[Raw data]

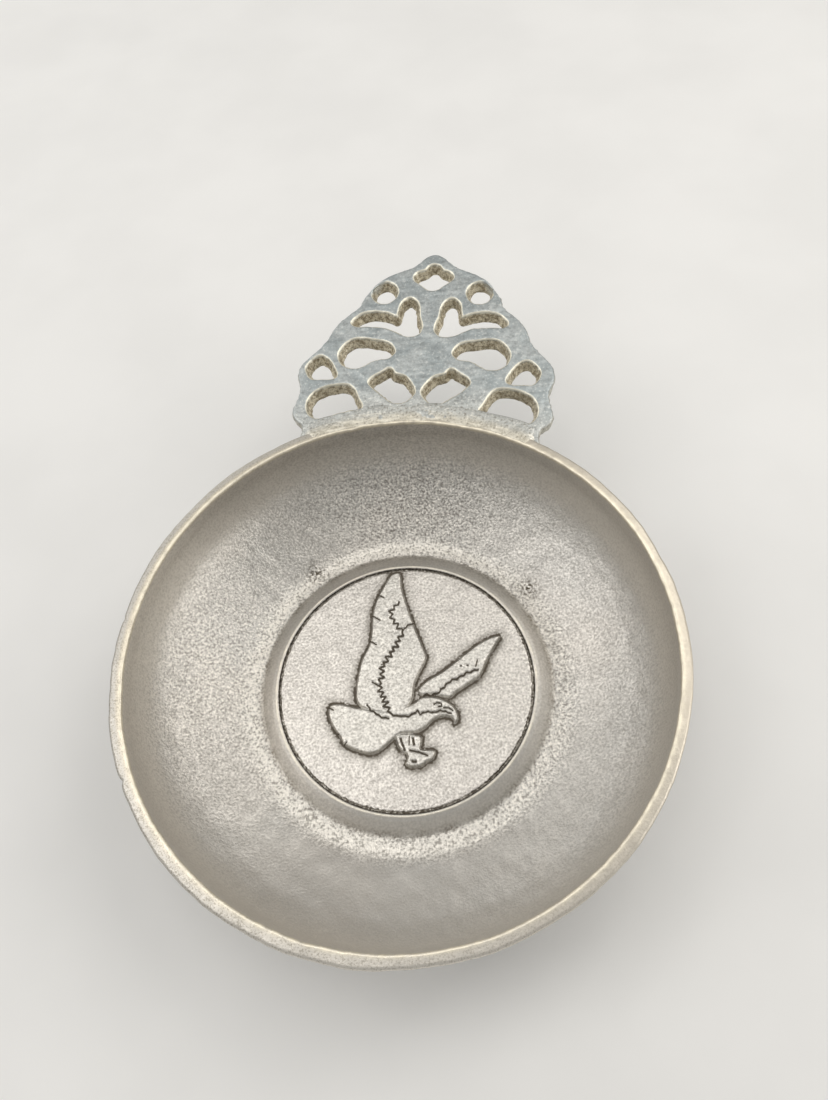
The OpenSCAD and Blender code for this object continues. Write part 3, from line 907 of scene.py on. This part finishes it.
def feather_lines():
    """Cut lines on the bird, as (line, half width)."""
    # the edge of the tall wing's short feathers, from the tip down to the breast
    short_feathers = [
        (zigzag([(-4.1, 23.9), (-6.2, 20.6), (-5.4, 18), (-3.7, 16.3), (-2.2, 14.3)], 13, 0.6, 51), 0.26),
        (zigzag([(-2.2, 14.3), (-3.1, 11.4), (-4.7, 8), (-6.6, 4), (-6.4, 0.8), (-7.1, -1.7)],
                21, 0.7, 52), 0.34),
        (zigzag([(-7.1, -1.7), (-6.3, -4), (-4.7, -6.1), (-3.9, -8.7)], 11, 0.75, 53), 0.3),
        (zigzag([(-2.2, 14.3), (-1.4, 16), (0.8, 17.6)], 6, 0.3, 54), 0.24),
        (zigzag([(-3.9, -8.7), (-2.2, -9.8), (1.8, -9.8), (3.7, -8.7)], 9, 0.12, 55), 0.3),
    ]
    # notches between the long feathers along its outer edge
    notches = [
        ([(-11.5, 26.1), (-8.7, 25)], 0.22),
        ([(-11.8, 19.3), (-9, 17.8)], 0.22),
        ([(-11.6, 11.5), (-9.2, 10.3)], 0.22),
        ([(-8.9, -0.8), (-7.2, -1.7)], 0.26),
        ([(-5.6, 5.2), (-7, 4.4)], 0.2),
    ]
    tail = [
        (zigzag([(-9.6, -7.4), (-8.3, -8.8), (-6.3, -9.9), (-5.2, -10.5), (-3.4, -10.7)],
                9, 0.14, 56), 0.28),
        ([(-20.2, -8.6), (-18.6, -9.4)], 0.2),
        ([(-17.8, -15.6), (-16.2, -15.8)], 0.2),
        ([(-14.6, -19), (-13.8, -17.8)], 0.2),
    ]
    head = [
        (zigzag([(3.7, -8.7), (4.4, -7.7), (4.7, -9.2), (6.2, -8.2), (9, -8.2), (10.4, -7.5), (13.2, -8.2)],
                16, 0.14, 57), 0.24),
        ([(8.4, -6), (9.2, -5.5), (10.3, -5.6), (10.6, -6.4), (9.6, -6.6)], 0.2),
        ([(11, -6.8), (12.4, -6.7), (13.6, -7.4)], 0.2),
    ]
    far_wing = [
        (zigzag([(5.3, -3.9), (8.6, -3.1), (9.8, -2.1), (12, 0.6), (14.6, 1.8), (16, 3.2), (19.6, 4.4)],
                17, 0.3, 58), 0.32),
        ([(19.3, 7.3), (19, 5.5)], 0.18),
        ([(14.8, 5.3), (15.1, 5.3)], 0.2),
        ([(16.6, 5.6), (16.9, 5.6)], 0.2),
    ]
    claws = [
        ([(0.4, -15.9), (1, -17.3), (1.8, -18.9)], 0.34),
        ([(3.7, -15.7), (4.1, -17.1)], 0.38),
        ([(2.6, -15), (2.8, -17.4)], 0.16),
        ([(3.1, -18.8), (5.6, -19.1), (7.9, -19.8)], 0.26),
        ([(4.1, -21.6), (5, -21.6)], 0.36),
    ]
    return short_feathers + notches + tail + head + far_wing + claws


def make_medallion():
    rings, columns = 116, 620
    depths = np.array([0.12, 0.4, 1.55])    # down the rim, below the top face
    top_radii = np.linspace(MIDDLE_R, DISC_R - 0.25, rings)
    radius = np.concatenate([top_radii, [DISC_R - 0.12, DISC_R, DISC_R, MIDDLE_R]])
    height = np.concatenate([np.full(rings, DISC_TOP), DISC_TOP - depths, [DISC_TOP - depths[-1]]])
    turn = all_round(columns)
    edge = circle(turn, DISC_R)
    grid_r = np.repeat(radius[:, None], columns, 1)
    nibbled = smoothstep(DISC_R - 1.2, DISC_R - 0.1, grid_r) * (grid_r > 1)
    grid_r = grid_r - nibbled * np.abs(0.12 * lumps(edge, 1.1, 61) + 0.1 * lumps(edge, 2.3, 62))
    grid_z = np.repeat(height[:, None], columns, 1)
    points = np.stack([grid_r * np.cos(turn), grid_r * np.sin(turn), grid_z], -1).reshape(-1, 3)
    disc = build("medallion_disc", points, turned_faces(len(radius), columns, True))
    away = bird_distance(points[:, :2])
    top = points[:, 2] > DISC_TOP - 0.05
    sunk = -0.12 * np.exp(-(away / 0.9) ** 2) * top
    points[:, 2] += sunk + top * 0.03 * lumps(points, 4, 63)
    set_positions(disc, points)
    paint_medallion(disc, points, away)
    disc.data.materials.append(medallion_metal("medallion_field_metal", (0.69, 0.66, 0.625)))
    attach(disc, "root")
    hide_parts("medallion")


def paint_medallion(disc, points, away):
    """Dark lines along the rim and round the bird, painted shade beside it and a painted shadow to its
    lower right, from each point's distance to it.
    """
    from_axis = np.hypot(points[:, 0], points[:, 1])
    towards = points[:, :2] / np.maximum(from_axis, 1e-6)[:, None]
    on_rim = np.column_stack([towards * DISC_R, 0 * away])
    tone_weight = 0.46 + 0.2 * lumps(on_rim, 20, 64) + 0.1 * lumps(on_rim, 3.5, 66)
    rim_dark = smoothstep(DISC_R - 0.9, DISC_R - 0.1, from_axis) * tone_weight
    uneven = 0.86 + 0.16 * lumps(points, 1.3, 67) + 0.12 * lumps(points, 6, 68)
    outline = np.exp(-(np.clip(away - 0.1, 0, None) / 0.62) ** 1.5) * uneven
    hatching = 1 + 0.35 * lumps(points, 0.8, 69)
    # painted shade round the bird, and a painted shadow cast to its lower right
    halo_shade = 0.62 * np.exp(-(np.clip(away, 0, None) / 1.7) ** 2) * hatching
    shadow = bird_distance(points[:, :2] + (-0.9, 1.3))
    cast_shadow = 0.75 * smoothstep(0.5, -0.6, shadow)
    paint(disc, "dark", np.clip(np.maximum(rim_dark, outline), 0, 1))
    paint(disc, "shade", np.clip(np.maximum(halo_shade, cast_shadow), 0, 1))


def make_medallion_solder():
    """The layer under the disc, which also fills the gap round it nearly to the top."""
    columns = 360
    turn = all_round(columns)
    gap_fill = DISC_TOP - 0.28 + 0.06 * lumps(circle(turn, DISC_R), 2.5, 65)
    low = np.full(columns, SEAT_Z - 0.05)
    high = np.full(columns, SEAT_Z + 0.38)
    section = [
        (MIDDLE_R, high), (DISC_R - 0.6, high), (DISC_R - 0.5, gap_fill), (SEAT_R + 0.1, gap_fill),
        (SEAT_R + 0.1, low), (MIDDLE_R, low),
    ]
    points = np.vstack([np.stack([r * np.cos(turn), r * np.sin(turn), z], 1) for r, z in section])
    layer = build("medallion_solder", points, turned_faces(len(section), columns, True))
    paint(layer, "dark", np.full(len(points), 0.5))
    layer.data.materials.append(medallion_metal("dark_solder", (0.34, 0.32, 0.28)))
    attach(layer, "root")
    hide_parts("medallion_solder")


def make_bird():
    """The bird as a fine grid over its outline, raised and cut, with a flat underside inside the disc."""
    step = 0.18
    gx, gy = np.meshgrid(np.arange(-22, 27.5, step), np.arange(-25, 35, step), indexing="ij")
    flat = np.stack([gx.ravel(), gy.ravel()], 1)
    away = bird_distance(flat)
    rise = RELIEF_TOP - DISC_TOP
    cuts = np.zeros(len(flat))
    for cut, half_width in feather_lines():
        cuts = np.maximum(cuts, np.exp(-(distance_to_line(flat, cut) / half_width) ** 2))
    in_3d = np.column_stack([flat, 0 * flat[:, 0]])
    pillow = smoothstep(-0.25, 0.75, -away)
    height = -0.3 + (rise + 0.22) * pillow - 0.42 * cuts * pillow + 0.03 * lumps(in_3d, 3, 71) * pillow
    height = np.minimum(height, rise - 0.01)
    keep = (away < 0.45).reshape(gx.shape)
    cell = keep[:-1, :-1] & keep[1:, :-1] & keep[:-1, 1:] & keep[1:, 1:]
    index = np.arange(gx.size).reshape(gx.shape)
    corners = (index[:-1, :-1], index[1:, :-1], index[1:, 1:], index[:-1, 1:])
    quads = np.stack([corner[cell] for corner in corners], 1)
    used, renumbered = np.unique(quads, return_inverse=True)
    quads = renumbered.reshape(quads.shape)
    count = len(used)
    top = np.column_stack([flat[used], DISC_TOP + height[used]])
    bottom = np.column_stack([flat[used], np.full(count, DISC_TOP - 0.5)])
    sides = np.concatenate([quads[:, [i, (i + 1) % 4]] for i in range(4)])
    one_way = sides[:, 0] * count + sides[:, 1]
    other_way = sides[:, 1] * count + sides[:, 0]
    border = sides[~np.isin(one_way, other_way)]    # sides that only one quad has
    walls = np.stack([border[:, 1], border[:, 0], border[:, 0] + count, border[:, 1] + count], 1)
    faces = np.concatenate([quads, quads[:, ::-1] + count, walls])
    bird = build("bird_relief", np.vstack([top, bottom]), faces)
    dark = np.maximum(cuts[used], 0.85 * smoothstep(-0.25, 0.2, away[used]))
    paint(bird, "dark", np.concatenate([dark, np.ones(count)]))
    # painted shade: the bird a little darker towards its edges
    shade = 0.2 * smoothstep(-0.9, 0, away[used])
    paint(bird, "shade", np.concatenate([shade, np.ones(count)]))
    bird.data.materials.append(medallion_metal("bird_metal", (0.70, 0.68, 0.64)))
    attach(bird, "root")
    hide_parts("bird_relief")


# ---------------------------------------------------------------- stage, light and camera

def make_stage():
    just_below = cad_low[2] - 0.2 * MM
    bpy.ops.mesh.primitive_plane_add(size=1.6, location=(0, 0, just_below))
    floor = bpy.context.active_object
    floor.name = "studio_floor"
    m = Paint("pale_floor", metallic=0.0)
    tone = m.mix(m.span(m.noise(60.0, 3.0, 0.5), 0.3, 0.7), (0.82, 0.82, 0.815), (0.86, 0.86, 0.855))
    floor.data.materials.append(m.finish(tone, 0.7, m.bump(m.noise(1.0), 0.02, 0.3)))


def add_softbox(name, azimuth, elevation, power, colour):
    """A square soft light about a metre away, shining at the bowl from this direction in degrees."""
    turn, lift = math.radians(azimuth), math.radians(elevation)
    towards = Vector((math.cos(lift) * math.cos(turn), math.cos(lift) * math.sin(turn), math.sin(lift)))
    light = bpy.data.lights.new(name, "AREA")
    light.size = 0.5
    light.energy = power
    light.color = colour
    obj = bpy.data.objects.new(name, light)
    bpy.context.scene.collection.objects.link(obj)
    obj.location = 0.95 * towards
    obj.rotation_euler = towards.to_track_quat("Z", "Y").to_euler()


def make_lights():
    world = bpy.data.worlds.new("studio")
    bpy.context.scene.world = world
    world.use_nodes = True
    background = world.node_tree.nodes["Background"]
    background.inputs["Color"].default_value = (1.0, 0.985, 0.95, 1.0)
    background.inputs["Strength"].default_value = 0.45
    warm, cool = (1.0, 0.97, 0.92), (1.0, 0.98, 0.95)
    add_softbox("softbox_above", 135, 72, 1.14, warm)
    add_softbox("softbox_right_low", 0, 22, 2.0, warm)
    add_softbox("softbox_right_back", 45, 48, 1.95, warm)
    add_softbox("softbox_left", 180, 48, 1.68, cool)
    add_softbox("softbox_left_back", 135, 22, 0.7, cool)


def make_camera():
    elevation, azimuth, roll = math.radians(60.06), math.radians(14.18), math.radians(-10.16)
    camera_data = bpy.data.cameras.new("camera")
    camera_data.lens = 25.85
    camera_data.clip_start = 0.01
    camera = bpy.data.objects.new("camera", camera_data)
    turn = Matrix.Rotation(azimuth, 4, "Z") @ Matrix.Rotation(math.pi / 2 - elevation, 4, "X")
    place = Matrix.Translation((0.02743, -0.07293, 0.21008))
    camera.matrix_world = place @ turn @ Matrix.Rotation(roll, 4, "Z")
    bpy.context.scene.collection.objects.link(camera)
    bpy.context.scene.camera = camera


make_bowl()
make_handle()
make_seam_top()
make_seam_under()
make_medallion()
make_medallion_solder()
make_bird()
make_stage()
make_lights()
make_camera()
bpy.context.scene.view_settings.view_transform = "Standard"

[Written problem] Check the data for the word "attach" and pull out the lines that have it.

[Result for this task]
    attach(disc, "root")
    attach(layer, "root")
    attach(bird, "root")